▶ **GIVEN INSTRUCTION**:
Print, exactly as they stand, the lines from the start of the listing to the line containing "wall fixing holes.", inclusive.
---- DATA SEGMENT
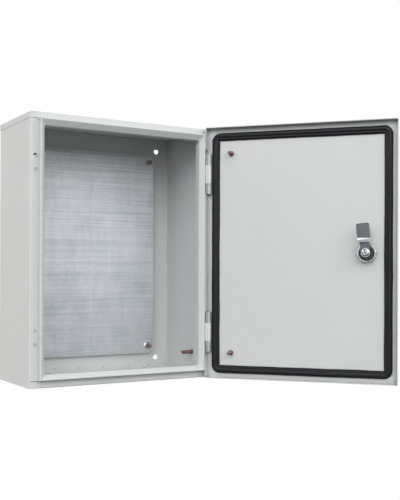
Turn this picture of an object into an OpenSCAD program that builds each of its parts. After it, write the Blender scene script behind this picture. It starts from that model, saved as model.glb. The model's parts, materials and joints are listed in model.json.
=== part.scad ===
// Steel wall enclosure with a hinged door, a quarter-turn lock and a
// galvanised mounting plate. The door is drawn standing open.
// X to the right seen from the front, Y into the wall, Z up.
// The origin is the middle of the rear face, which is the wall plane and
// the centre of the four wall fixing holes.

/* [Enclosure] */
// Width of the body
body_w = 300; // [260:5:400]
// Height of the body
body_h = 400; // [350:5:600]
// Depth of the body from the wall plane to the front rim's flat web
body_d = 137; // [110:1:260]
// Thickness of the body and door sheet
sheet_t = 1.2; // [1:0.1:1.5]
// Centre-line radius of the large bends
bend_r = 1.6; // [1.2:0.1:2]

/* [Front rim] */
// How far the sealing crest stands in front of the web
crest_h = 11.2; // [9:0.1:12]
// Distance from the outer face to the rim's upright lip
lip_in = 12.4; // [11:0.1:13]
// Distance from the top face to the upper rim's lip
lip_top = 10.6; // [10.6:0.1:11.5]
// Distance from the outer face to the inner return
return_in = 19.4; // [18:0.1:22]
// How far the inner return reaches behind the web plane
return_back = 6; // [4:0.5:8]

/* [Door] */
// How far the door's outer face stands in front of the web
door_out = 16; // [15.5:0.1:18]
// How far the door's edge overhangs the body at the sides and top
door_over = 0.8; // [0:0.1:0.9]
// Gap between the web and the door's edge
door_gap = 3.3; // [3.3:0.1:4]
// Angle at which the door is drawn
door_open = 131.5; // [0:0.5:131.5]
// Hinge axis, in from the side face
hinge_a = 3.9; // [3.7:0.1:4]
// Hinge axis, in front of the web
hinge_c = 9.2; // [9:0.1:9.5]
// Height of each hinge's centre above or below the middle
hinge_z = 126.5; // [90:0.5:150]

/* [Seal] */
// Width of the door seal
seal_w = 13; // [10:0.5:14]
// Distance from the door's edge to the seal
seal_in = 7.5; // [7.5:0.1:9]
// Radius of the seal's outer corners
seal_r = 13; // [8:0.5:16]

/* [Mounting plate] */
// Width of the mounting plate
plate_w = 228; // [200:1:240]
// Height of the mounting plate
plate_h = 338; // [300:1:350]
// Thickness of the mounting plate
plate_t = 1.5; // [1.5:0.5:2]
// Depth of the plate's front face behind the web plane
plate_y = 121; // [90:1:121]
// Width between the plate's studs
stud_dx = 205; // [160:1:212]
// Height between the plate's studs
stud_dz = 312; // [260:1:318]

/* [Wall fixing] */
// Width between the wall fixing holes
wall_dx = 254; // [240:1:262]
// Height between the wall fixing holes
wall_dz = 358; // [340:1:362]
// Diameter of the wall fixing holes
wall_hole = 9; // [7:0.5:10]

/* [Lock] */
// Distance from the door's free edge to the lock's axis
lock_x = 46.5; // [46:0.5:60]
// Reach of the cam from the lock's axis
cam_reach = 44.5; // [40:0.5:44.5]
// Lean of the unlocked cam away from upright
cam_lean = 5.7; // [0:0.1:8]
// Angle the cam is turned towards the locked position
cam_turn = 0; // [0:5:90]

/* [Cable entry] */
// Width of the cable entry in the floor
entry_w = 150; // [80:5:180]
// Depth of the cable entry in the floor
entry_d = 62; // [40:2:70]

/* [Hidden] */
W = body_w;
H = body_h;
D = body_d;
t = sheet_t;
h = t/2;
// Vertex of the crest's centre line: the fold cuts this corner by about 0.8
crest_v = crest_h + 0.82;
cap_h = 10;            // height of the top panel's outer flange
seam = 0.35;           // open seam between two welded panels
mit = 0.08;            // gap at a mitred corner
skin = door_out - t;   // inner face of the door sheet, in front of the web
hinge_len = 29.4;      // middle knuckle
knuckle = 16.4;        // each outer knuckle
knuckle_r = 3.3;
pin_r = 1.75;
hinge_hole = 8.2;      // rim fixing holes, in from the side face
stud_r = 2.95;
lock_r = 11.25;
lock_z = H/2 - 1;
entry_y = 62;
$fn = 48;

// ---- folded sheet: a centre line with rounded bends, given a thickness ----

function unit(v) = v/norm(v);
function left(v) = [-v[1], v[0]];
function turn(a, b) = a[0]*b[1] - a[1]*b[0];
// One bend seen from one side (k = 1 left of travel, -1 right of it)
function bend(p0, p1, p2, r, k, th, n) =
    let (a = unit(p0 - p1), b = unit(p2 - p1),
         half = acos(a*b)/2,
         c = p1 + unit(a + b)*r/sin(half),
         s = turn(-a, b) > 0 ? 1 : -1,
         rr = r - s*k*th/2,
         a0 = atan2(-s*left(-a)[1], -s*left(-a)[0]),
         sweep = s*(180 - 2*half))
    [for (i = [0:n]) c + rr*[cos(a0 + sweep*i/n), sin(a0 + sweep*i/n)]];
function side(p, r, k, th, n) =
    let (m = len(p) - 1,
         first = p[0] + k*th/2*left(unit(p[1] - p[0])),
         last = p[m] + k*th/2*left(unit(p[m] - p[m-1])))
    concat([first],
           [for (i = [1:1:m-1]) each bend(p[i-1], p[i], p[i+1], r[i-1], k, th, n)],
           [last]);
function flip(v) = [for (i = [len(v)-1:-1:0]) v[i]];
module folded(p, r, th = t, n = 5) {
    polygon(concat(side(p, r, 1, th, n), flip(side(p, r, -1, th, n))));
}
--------
▶ **TASK ANSWER**:
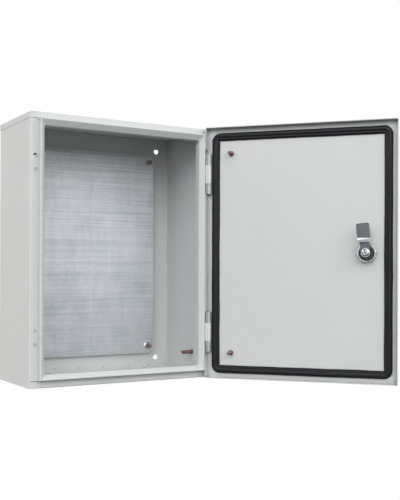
Turn this picture of an object into an OpenSCAD program that builds each of its parts. After it, write the Blender scene script behind this picture. It starts from that model, saved as model.glb. The model's parts, materials and joints are listed in model.json.
=== part.scad ===
// Steel wall enclosure with a hinged door, a quarter-turn lock and a
// galvanised mounting plate. The door is drawn standing open.
// X to the right seen from the front, Y into the wall, Z up.
// The origin is the middle of the rear face, which is the wall plane and
// the centre of the four wall fixing holes.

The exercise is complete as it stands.